Emmett had a lot to say about the initiative: “Growing water-saving plants in the garden is the best choice. I want to invite them to hold this event on the last weekend of each month and make this event a part of our city community. If there is an opportunity, we could even incorporate this into San Dimas Farmers Market.“
Some Booths Boosted Environmental Health
Enzyme fertilizers sparked a lot of conversation as visitors spotted them and wanted to learn more. Teacher Zhiren Liu, a teacher from the Tzu Chi Community Education Program, enthusiastically expounded on the various uses of natural enzymes. She explained how to reuse waste to make organic alternatives to pollution-prone chemical fertilizers; the aim is always to leave a cleaner earth for future generations.
Xiuping Zhang is a student in Tzu Chi Community Education Program. She has always been interested in organic cultivation. On the day of the market, Xiuping buzzed between the booths like a little bee, buying lots of plants to support Tzu Chi and the planet. She said: “This is a very meaningful event. I hope more people will participate in promoting organic products and protecting the Earth together.”

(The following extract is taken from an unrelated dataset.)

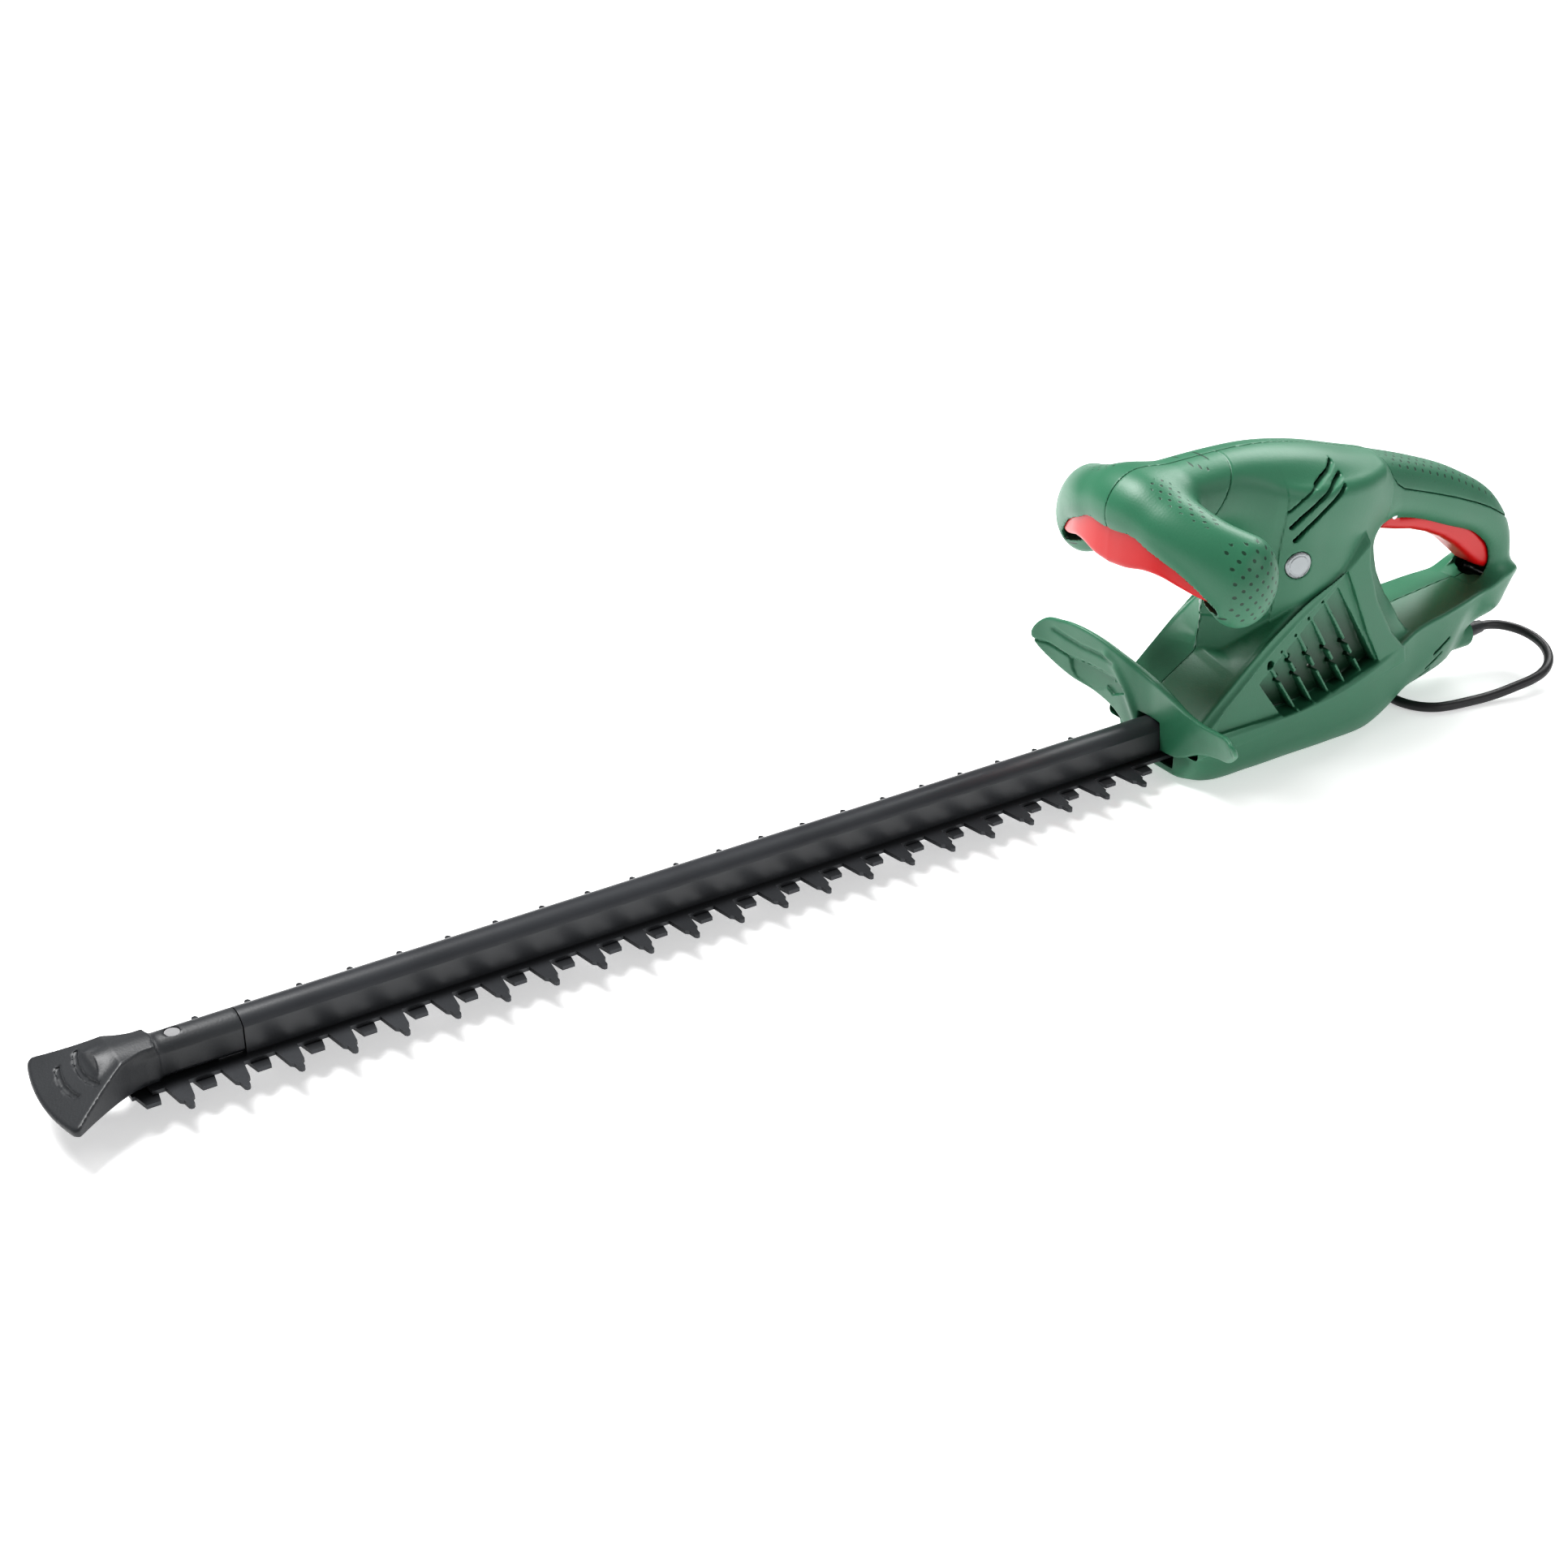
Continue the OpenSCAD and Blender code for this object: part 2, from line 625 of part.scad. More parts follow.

Michelle Thompson, a visitor, has worked as a volunteer at Tzu Chi before. “We came to check out these succulents, and wanted to support Tzu Chi by buying vegetables, fruits, and plants.” When asked what she liked about the exhibits, she said, “I like Taiwan’s handmade tea, and my favorites are these handmade flower pots. I believe that these pots are all glazed, painted and shaped by hand. We are delighted to be here to support this event and look forward to coming back next time!”
Adriana learned about the market through a friend, and this was the first time she had been to the Tzu Chi USA headquarters. She hugged her hand-picked water-saving succulents and praised the event for giving her a weekend to remember.
The One-Day Farmer’s Market brought life and laughter to Tzu Chi USA headquarters. Visitors were able to soak up knowledge while enjoying the outdoors; people were quick to ask volunteers when they could do it all over again. One day wasn’t enough, and Tzu Chi was so grateful to have had such a positive response.
Though it was only an afternoon of activities, the insight visitors gained and the products they purchased will help the Earth for much longer than that. It’s always a success when we can connect with other humans who inhabit this beautiful planet and teach them all there is to know about giving back to Mother Nature. Simple actions and small steps lead to big changes, and hand-in-hand we can continue to make a difference.